Introduction The clinical use of an all-polymer knee which articulated a polyacetal femoral component against an ultra high molecular weight polyethylene (UHMWPE) tibial component has been reported [1]. A ‘polyacetal group’ of 63 total knee replacements were followed for at least ten years and no instances of femoral component fracture or failure due to wear occurred [1]. Such results are remarkable for an all-polymer pros-thesis in such a heavily loaded joint as the knee.
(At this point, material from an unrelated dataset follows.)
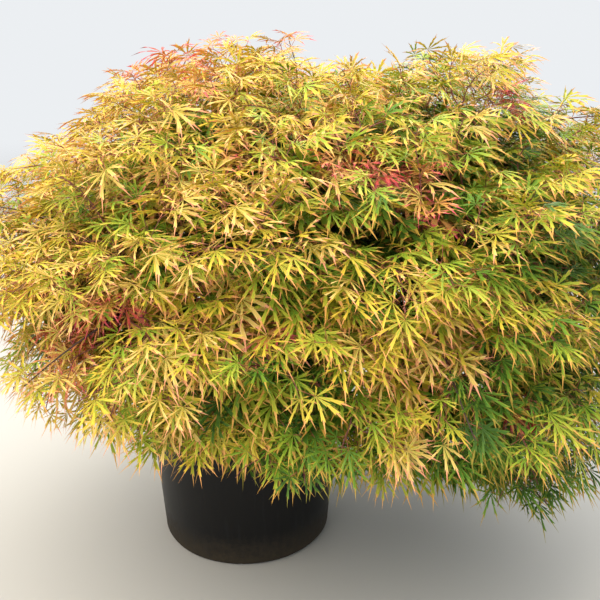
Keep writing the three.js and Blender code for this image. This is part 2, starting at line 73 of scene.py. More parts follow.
# %% Arrays to a finished piece
def unit(vectors):
    """Each vector divided by its own length."""
    return vectors / np.maximum(np.linalg.norm(vectors, axis=-1, keepdims=True), 1e-12)


def put_in_scene(name, data):
    """An object at the origin that shows a mesh, a lamp or a camera."""
    shown = bpy.data.objects.new(name, data)
    bpy.context.scene.collection.objects.link(shown)
    return shown


def piece_from(name, points, faces, materials, nodes, choice=None, uv=None, smooth=True):
    """A mesh object from points (n, 3) and a list of face arrays, each (m, 3) or (m, 4).
    choice gives each face its material, and uv (n, 2) is laid on the face corners."""
    mesh = bpy.data.meshes.new(name)
    corners = np.concatenate([block.ravel() for block in faces]).astype(np.int32)
    sizes = np.concatenate([np.full(len(block), block.shape[1]) for block in faces])
    mesh.vertices.add(len(points))
    mesh.vertices.foreach_set("co", np.asarray(points, np.float32).ravel())
    mesh.loops.add(len(corners))
    mesh.loops.foreach_set("vertex_index", corners)
    mesh.polygons.add(len(sizes))
    mesh.polygons.foreach_set("loop_start", (np.cumsum(sizes) - sizes).astype(np.int32))
    mesh.polygons.foreach_set("use_smooth", np.full(len(sizes), smooth))
    for material in materials:
        mesh.materials.append(material)
    if choice is not None:
        mesh.polygons.foreach_set("material_index", np.asarray(choice, np.int32))
    if uv is not None:
        layer = mesh.uv_layers.new(name="along_grain")
        layer.data.foreach_set("uv", np.asarray(uv, np.float32)[corners].ravel())
    mesh.update(calc_edges=True)
    mesh.validate()
    piece = put_in_scene(name, mesh)
    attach(piece, "root")
    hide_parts(*nodes)
    print(f"{name}: {len(points)} points, {(sizes - 2).sum()} triangles")


# %% [markdown]
# ## Repeatable chance
# A plant is irregular, but the lesson has to give the same plant every time. A small hash turns
# any whole-number keys into a number from 0 to 1. The solid model deals its chances by the same
# rule, so the boughs here grow exactly where the solid ones are.

# %% Chance from whole-number keys
SEED = 20461


def chance(*keys):
    """Numbers from 0 to 1: each key in turn is mixed into a 32-bit value by a multiply and a
    shifted exclusive or, and the value is divided by its full range."""
    mixed = np.uint32(SEED)
    with np.errstate(over="ignore"):
        for key in keys:
            whole = np.asarray(key, np.int64).astype(np.uint32)
            mixed = (mixed ^ (whole + np.uint32(0x9E3779B9))) * np.uint32(0x85EBCA6B)
            mixed = mixed ^ (mixed >> np.uint32(13))
            mixed = mixed * np.uint32(0xC2B2AE35)
            mixed = mixed ^ (mixed >> np.uint32(16))
    return mixed / 2.0**32


def between(low, high, *keys):
    """A chance stretched from low to high."""
    return low + (high - low) * chance(*keys)


print("chance(1, 2) =", round(float(chance(1, 2)), 6))

# %% [markdown]
# ## The crown's space
# Seen from the front, the crown has an uneven outline: a bumpy dome above and a ragged skirt
# below. Seen from above it is a rounded oval. Both outlines come from the solid model's sizes,
# here in metres. The crown is the space between a lower and an upper surface over each place.

# %% Sizes of the plant
POT = dict(height=0.42, foot=0.22, rim=0.25, wall=0.004, floor=0.005, band=0.026, band_depth=0.007)
SOIL_HEIGHT, SOIL_GAP = 0.385, 0.0003
FORK = np.array([0.045, 0.006, 0.59])
TOP_OUTLINE = np.array([
    (-665, 730), (-640, 890), (-560, 990), (-470, 1010), (-385, 1075), (-250, 1190),
    (-140, 1240), (110, 1268), (300, 1225), (460, 1272), (620, 1230), (760, 1190),
    (890, 1095), (965, 950), (1000, 620),
]) / 1000
BOTTOM_OUTLINE = np.array([
    (-665, 730), (-610, 560), (-410, 460), (-250, 400), (60, 350), (170, 290), (300, 350),
    (450, 290), (650, 225), (760, 250), (880, 370), (965, 490), (1000, 620),
]) / 1000
CROWN_LEFT, CROWN_RIGHT = TOP_OUTLINE[0, 0], TOP_OUTLINE[-1, 0]
HALF_WIDTH, HALF_DEPTH = (CROWN_RIGHT - CROWN_LEFT) / 2, 0.73
HEART = np.array([0.165, 0.005, 0.7])
PLAN_POWER, DOME_POWER, SKIRT_POWER = 2.3, 2.4, 2.6


def rounded_off(share, power):
    """A superellipse: the height over a share of the half width, 1 in the middle and 0 at 1."""
    return (1 - np.minimum(share, 1) ** power) ** (1 / power)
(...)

Recently a wear screening device has been described which reproduced in vitro the clinical wear rates reported for three biopolymers which have been employed as the acetabular cup material in hip prostheses [2]. Given this validated rig, the objective of the work reported here was to undertake wear tests of polyacetal against UHMWPE.
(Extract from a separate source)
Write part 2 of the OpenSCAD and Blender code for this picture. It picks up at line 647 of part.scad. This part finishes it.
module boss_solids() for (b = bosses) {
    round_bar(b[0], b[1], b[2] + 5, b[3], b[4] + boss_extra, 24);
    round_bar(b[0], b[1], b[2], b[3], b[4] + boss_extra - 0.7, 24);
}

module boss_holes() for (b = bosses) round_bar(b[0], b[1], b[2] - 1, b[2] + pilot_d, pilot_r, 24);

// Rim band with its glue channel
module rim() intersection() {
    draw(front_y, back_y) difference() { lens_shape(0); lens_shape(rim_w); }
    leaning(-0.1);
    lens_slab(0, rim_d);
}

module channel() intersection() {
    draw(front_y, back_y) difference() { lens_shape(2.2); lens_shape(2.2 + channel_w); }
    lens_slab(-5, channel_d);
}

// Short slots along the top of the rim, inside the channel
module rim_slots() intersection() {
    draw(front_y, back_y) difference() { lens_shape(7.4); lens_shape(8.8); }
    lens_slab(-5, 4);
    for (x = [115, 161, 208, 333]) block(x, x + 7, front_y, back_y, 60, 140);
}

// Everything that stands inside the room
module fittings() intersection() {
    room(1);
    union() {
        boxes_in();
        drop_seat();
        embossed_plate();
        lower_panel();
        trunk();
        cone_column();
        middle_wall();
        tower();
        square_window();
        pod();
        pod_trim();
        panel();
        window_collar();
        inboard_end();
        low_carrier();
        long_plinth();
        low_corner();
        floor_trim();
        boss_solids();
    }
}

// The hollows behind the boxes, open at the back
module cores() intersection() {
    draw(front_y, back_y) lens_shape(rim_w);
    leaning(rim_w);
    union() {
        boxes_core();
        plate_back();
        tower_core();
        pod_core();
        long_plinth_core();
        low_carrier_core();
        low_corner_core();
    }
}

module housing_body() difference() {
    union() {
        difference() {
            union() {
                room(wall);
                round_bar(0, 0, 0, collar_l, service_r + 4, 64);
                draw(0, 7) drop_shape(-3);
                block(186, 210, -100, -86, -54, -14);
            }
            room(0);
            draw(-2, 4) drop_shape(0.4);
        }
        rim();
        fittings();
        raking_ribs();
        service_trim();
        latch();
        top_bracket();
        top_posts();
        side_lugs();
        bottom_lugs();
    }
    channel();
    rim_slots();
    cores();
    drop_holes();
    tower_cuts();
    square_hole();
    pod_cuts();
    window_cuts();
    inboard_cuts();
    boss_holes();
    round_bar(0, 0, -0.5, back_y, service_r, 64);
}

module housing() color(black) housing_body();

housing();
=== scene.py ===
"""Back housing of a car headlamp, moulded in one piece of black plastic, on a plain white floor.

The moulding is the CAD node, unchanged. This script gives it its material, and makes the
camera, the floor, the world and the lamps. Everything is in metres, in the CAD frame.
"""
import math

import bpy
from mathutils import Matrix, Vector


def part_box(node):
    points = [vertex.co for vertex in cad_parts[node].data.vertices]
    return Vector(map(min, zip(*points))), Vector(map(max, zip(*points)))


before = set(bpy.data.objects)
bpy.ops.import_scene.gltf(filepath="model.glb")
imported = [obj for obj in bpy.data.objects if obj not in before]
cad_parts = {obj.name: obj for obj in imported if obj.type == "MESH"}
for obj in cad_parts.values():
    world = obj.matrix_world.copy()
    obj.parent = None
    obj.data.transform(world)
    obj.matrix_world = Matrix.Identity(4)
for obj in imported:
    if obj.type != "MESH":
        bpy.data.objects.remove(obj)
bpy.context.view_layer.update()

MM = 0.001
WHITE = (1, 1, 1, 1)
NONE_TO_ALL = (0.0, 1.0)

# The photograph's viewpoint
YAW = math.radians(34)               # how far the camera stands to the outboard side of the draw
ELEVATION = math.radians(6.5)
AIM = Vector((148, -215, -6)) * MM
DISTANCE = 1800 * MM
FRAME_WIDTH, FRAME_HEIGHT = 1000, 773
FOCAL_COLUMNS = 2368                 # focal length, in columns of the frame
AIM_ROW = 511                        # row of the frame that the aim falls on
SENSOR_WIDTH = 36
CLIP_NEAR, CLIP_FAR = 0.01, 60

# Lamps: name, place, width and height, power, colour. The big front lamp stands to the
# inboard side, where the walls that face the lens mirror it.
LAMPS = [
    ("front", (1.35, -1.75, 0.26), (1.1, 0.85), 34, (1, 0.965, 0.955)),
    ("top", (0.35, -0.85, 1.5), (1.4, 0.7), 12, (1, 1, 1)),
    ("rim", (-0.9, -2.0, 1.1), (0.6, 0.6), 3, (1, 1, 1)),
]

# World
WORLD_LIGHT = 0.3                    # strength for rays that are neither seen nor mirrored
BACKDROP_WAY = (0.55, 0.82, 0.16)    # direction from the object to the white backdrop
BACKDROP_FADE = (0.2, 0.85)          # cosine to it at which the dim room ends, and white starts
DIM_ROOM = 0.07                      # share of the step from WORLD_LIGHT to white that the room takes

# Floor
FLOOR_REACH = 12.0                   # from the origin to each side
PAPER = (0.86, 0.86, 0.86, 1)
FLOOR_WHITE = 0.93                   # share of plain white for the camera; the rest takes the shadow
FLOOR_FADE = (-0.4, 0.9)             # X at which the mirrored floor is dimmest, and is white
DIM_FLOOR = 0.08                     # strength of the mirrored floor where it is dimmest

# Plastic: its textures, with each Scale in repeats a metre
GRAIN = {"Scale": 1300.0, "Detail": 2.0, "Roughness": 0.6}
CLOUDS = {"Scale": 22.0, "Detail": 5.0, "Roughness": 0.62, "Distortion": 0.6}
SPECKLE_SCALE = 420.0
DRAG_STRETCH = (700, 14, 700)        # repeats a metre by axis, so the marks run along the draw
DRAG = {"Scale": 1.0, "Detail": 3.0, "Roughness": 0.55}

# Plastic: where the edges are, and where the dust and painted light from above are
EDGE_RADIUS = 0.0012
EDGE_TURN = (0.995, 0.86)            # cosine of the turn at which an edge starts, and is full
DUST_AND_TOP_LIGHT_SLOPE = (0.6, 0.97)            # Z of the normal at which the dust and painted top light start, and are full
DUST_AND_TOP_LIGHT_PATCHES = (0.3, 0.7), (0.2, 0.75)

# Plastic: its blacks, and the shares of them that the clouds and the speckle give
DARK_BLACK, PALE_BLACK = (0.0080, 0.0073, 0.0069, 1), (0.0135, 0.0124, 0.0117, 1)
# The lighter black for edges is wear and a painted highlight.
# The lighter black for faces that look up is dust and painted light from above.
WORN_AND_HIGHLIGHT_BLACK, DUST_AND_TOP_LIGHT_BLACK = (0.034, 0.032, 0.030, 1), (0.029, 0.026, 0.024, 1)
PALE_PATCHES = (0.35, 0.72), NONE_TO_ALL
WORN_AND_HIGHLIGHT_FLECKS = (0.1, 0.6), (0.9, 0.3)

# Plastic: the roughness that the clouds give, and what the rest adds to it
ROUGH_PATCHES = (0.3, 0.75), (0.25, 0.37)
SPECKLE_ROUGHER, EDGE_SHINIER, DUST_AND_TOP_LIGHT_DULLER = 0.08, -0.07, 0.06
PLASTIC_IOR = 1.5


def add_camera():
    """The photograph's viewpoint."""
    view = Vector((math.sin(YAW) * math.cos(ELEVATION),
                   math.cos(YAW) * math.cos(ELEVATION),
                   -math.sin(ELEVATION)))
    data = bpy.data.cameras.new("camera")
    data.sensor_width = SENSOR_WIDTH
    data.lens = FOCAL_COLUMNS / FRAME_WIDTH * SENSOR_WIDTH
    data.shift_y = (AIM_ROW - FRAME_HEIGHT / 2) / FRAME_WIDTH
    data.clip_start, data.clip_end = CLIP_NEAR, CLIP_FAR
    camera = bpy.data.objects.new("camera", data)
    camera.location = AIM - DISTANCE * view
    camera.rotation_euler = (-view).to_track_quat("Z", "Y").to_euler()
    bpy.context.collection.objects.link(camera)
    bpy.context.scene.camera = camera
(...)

Materials and Methods The polyacetal and UHMWPE couples were tested using a modified, four-station, pin-on-plate wear test rig [2]. The modification entailed the addition of rotational motion to the test pins, in addition to the standard reciprocating motion, to give multi-directional motion. In the wear tests, two stations had reciprocation-only and two applied multi-directional motion. Investigating the influence of both types of motion permitted a fuller tribological analysis to be undertaken. Control pins and control plates were included to account for any weight change due to lubricant uptake. A load of 40N was employed and reciprocating and rotating speeds of 1Hz were chosen. The lubricant consisted of 25% bovine calf serum and 75% distilled water, which was heated to 37°C during testing. A standardised cleaning and weighing protocol was followed, and the pins and plates were weighed on a balance sensitive to 0.1mg.
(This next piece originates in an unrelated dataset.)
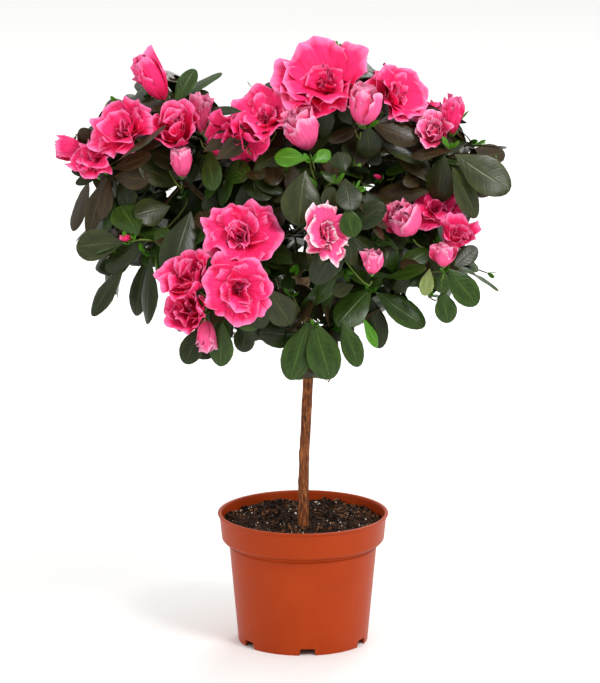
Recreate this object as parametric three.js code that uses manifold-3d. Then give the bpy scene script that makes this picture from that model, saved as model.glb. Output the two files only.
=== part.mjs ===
// An azalea trained as a small standard tree: one bare stem out of a plastic nursery pot,
// forking into boughs that carry a loose round head of leafy masses.
// Millimetres, +Z up, ground at z = 0, seen from the front along +Y.
import * as THREE from "three";
import { mergeVertices } from "three/addons/utils/BufferGeometryUtils.js";
import Module from "manifold-3d";

const wasm = await Module();
wasm.setup();

// ---------------------------------------------------------------- driving sizes

const gap = 0.3; // between two pieces that meet
const airGap = 1.6; // between two masses of leaves

const pot = {
  height: 100,
  wall: 1.4,
  footRadius: 49.3,
  shoulderRadius: 56.2,
  bandHeight: 20.5,
  bandFootRadius: 61.8,
  bandRadius: 63.6,
  lipRadius: 65,
  lipHeight: 1.8,
  slope: 5, // height of the step out from the wall to the band
  floorHeight: 4.4, // underside of the raised floor
  sides: 42,
};

const notch = { count: 6, wide: 13, narrow: 10.5, tall: 5.3, deep: 11, firstTurn: 4 };

const soil = { level: 89.2, unevenness: 2.6, rings: [12, 26, 40, 51], sides: 24 };

const stem = {
  foot: [0, -12],
  footRadius: 4.4,
  waistRadius: 3.7,
  tipRadius: 3.4,
  flare: 14, // height over which the foot narrows
  sides: 10,
  steps: 16,
};

const graft = { at: [4.8, -8, 226], radius: 7, stretch: 1.35 }; // swollen union under the head
const crotch = { at: [0, 2, 281], radius: 5.4, stretch: 1.2 }; // where the leader divides

const heart = { at: [-2, 0, 272], radii: [64, 60, 66] }; // the airy middle of the head

const boughSides = 7;
const boughSteps = 7;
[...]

Results and Discussion After an average of 1.4 million cycles of sliding, the mean wear factors were: UHMWPE pins rubbing against polyacetal plates, 1.5 x 10-6mm3/ Nm under reciprocation, and 4.1 x 10-6mm3/Nm under multi-directional motion. For polyacetal pins rubbing against UHMWPE plates they were 0.7 x 10-6mm3/ Nm under reciprocation, and 2.8 x 10-6mm3/Nm under multi-directional motion. As can be seen, the wear factors depended on both the orientation of the material, whether it was a pin or a plate, and the motion it was subjected to. The increase in weight of the polyacetal control components due to lubricant uptake was many times that of the UHMWPE components. For example the UHMWPE control plate showed an increase of 0.2mg compared with 33.4mg for the polyacetal control plate. Using the same wear screening rig, the wear factors for UHMWPE articulating against stainless steel were measured to be 0.1 x10-6mm3/Nm under reciprocating motion and 1.1 x10-6mm3/Nm under multi-directional motion [2]. Though greater than this latter value, the all-polymer wear factors were not excessively high and were less under reciprocation-only. How much multi-directional motion, or cross-shear, it is appropriate to apply to a wear simulation of an artificial knee joint is worth further investigation, as it may be much less than in the hip joint.